Let's create table as follows:

mysql> CREATE TABLE `test` (
    -> `id` int(11) NOT NULL auto_increment,
    -> `j` int(11) NOT NULL,
    -> PRIMARY KEY (`id`),
    -> KEY `j` (`j`)
    -> ) ENGINE=MyISAM AUTO_INCREMENT=9 DEFAULT CHARSET=latin1;
Query OK, 0 rows affected (0.23 sec)

mysql> insert into test values(null, 1);
Query OK, 1 row affected (0.20 sec)

mysql> insert into test values(null, 2);
Query OK, 1 row affected (0.01 sec)

mysql> insert into test values(null, 3);
Query OK, 1 row affected (0.00 sec)

mysql> insert into test values(null, 4);
Query OK, 1 row affected (0.00 sec)

mysql> insert into test values(null, 5);
Query OK, 1 row affected (0.01 sec)

mysql> select * from test where j=2;
+----+---+
| id | j |
+----+---+
| 10 | 2 |
+----+---+
1 row in set (0.10 sec)

mysql> explain select * from test where j=2;
+----+-------------+-------+------+---------------+------+---------+-------+----
--+-------+
| id | select_type | table | type | possible_keys | key  | key_len | ref   | row
s | Extra |
+----+-------------+-------+------+---------------+------+---------+-------+----
--+-------+
|  1 | SIMPLE      | test  | ref  | j             | j    | 4       | const |
1 |       |
+----+-------------+-------+------+---------------+------+---------+-------+----
--+-------+
1 row in set (0.00 sec)

We have correct estimation of rows for the query.

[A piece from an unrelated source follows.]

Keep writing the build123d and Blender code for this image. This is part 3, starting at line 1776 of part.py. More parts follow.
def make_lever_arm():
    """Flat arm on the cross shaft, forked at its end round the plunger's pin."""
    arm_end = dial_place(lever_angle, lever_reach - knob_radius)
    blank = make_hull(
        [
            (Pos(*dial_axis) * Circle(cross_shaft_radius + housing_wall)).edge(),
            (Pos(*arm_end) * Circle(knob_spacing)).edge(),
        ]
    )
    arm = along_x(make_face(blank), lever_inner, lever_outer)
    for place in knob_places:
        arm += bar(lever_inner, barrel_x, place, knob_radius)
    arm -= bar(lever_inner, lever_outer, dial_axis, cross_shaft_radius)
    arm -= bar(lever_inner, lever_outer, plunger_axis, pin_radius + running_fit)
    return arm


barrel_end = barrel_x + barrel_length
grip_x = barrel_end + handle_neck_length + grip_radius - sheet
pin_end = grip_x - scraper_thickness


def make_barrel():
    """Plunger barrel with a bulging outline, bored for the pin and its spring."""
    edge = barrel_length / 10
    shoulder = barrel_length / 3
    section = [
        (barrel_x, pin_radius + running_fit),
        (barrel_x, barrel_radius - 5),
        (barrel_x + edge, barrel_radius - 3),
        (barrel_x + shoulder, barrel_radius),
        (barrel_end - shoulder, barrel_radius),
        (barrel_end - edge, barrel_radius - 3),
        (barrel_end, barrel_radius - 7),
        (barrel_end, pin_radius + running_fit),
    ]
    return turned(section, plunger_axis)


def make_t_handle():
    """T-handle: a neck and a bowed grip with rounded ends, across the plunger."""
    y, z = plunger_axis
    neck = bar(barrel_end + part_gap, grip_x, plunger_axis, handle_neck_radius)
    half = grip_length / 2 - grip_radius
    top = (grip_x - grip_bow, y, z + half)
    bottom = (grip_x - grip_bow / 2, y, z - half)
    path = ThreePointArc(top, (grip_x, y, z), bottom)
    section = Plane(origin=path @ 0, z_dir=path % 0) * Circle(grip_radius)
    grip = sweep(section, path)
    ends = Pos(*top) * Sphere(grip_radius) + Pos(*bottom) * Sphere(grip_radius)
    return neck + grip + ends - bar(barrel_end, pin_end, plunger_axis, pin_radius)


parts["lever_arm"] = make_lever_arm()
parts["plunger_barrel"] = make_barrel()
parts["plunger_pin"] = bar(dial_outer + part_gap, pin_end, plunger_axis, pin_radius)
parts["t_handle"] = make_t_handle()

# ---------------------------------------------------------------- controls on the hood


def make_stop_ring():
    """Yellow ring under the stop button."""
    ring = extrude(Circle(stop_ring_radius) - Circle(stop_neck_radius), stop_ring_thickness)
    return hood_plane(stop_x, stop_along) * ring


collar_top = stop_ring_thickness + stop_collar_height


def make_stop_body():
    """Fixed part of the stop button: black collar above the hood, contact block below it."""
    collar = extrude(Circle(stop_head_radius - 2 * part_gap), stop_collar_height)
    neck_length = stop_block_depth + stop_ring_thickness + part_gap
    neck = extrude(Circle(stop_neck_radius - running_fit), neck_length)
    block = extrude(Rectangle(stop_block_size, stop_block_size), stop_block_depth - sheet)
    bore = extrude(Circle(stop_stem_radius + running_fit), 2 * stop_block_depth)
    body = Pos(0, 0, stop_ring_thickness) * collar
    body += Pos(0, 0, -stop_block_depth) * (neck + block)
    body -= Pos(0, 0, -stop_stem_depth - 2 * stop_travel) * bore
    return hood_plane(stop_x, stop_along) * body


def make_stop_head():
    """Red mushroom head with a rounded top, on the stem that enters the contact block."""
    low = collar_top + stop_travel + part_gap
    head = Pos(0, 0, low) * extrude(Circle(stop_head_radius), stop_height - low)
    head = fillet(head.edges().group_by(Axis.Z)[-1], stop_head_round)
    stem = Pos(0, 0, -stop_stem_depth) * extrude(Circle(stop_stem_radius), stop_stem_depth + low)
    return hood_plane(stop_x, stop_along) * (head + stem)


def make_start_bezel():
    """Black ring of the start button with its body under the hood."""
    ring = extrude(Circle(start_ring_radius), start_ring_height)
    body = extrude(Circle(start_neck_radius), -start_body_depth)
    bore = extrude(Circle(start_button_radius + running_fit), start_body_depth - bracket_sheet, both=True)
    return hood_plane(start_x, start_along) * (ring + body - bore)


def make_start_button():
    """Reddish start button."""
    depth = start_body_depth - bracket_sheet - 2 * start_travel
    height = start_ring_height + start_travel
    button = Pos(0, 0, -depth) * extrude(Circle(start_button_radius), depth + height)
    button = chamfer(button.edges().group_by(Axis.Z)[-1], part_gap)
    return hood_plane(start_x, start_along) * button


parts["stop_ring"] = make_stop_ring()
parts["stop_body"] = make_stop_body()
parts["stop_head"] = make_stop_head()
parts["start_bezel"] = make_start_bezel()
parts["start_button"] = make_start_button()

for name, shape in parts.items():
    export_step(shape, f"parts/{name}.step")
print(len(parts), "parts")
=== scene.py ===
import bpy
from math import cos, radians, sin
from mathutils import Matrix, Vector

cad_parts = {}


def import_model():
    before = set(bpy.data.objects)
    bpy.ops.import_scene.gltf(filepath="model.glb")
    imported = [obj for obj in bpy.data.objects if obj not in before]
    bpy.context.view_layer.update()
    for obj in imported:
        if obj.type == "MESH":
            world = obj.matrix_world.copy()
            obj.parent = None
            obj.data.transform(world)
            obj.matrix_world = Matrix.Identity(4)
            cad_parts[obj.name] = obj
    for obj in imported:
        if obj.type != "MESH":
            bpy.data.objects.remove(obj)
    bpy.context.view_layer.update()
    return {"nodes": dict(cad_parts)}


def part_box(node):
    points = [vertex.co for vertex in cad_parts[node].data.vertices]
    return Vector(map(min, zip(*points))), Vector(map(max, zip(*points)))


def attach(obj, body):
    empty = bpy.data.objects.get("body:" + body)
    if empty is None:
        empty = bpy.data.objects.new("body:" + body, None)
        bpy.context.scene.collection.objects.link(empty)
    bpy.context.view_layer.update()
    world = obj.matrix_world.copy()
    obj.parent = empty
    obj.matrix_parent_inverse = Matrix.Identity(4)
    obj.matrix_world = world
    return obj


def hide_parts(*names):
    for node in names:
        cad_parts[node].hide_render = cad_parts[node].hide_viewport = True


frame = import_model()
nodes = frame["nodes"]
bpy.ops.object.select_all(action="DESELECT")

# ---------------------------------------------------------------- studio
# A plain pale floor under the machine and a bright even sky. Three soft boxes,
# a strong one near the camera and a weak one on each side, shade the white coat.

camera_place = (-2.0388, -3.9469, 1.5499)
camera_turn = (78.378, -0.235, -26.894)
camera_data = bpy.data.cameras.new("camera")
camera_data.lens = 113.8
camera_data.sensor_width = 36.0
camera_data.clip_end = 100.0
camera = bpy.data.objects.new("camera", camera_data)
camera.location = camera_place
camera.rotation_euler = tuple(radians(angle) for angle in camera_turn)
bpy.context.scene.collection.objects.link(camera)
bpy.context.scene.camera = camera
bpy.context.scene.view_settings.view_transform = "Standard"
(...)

Now, let's create FEDERATED table pointing to this one:

mysql> CREATE TABLE `testf` ( `id` int(11) NOT NULL auto_increment, `j` int(11)
 NOT NULL, PRIMARY KEY (`id`), KEY `j` (`j`) ) ENGINE=FEDERATED DEFAULT CHARSET
=latin1 CONNECTION='mysql://root:root@192.168.0.1:3307/test/test';
Query OK, 0 rows affected (0.02 sec)

mysql> select * from testf;
+----+---+
| id | j |
+----+---+
|  9 | 1 |
| 10 | 2 |
| 11 | 3 |
| 12 | 4 |
| 13 | 5 |
+----+---+
5 rows in set (0.06 sec)

mysql> select * from testf where j=2;
+----+---+
| id | j |
+----+---+
| 10 | 2 |
+----+---+
1 row in set (0.02 sec)

So, data are the same, as expected, but:

mysql> explain select * from testf where j=2;
+----+-------------+-------+------+---------------+------+---------+-------+----
--+-------+
| id | select_type | table | type | possible_keys | key  | key_len | ref   | row
s | Extra |
+----+-------------+-------+------+---------------+------+---------+-------+----
--+-------+
|  1 | SIMPLE      | testf | ref  | j             | j    | 4       | const |
2 |       |
+----+-------------+-------+------+---------------+------+---------+-------+----
--+-------+
1 row in set (0.01 sec)

EXPLAIN now estimates number of rows as 2. For "range" estimation is correct:

mysql> explain select * from testf where j<>2;
+----+-------------+-------+-------+---------------+------+---------+------+----
--+-------------+
| id | select_type | table | type  | possible_keys | key  | key_len | ref  | row
s | Extra       |
+----+-------------+-------+-------+---------------+------+---------+------+----
--+-------------+
|  1 | SIMPLE      | testf | range | j             | j    | 4       | NULL |
4 | Using where |
+----+-------------+-------+-------+---------------+------+---------+------+----
--+-------------+
1 row in set (0.02 sec)

mysql> select * from testf where j<>2;
+----+---+
| id | j |
+----+---+
|  9 | 1 |
| 11 | 3 |
| 12 | 4 |
| 13 | 5 |
+----+---+
4 rows in set (0.02 sec)

And, because of the following:

mysql> analyze table testf;
+------------+---------+----------+---------------------------------------------
-------------+
| Table      | Op      | Msg_type | Msg_text
             |
+------------+---------+----------+---------------------------------------------
-------------+
| test.testf | analyze | note     | The storage engine for the table doesn't sup
port analyze |
+------------+---------+----------+---------------------------------------------
-------------+
1 row in set (0.01 sec)

there is not way to influence this incorrect estimation in case of "ref".

How to repeat:
On one server:

drop table test
CREATE TABLE `test` (
`id` int(11) NOT NULL auto_increment,
`j` int(11) NOT NULL,
PRIMARY KEY (`id`),
KEY `j` (`j`)
) ENGINE=MyISAM AUTO_INCREMENT=9 DEFAULT CHARSET=latin1;

insert into test values(null, 1);
insert into test values(null, 2);
insert into test values(null, 3);
insert into test values(null, 4);
insert into test values(null, 5);

select * from test where j=2;
explain select * from test where j=2;

On the other:

CREATE TABLE `testf` (
`id` int(11) NOT NULL auto_increment,
`j` int(11) NOT NULL,
PRIMARY KEY (`id`), 
KEY `j` (`j`) ) 
ENGINE=FEDERATED DEFAULT CHARSET = latin1
CONNECTION='mysql://root:root@192.168.0.1:3307/test/test';

select * from testf where j=2;
explain select * from testf where j=2;

Suggested fix:
Get EXPLAIN estimations from remote server? Or, better, give a way to get and store proper statistics in local data dictionary :)
[17 Jan 2007 4:41] Calvin Sun
The federated engine needs to pass EXPLAIN to the remote server and get the result back.